We used to believe the old lady who had lived there was a witch

When I was a child we lived across the fields from my grandmother, her two unmarried daughters, and a son who lived in a house they believed to be haunted. It was called “the Snavely place” and we used to believe the old lady who had lived there was a witch.

Here is the third preview story from the recently-released book "Where Bluffton's Ghosts Sleep," by Fred Steiner. The196-page book is available for $24.95 (plus tax) worth of stories to keep you awake all night. A listing at the bottom of this story shows the book's table of contents, showing stories in the book.



STORY 1 - Snavely ghost Ruby Murray wrote this story: When I was a child we lived across the fields from my grandmother, her two unmarried daughters, and a son who lived in a house they believed to be haunted.

It was called “the Snavely place” and we used to believe the old lady who had lived there was a witch. She was wealthy and we wondered if she might have money buried under the slabs of stone in the cellar.


Strange knocking noises and sounds of many coins rolling down the stairs were often heard. Lights were seen moving between the house and the barn when no one was there to carry them.

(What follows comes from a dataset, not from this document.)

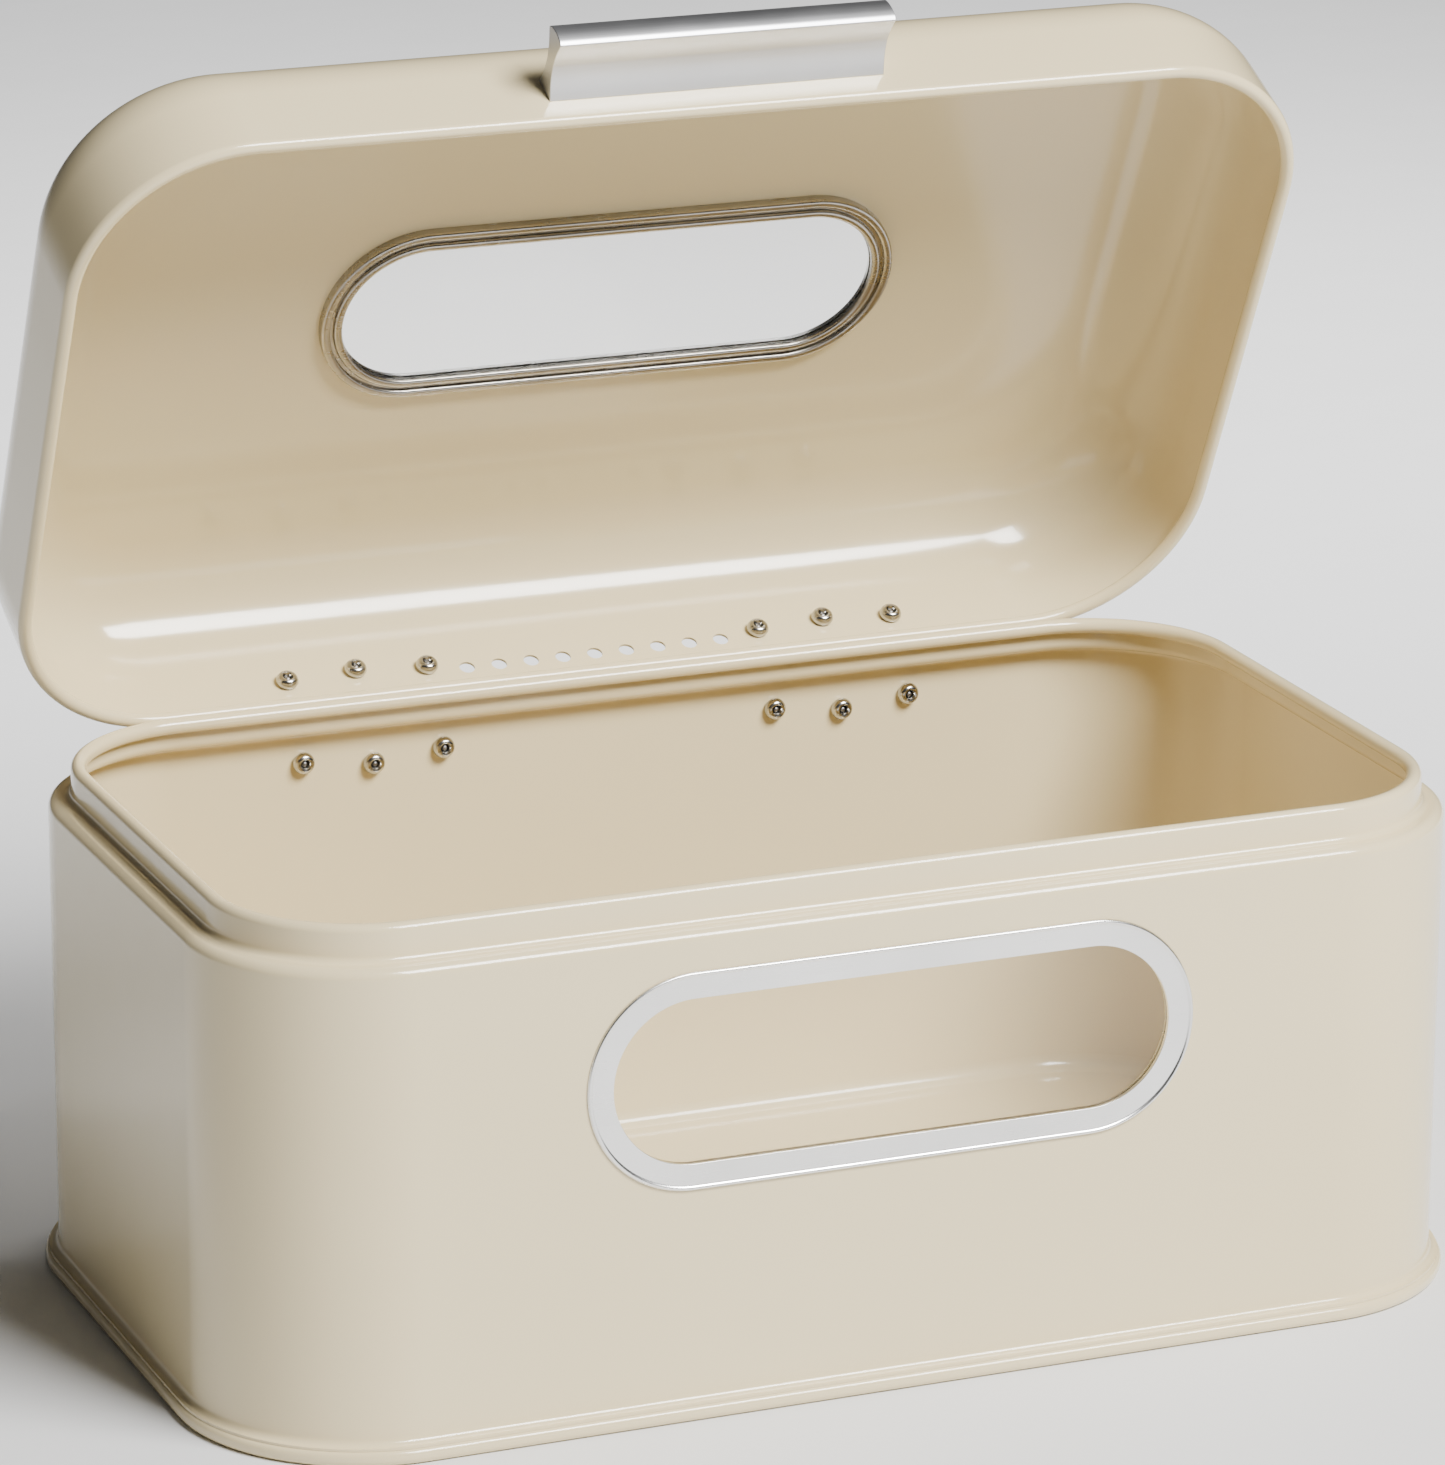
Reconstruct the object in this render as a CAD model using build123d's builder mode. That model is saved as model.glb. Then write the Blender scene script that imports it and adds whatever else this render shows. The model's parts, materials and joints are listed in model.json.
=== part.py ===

One night I slept with one of my aunts in a downstairs bedroom and in the night she woke me and asked me to go to the kitchen with her to close the windows.


She thought it was going to rain. I wondered why she, a grown woman, couldn’t have gone alone, then I was sure she had heard a noise and was afraid.


My father went to help the neighbor who lived there years later and they heard a rumbling noise coming down the stairs. The neighbor laughed and said, “He can’t come out, the door’s locked!”


They moved away soon after.


The house and barn still stand there, in the northeast corner of Monroe Township. It looks haunted and very lonely.


STORY 2 - Armorsville ghost George Clapper told this story to Howard Raid: George told me spoke about what he had heard in regard to Armorsville, once located in the far northwest corner of Hardin County.


Pointing to the mowed land just south of the house, he said, “I was told that there was a cemetery located there. The stones were removed long ago. No one knows if the graves were moved or not.”


Then with a grin, he said, “In the fall of the year we hear the stair steps to the attic creak as they move in for the winter.”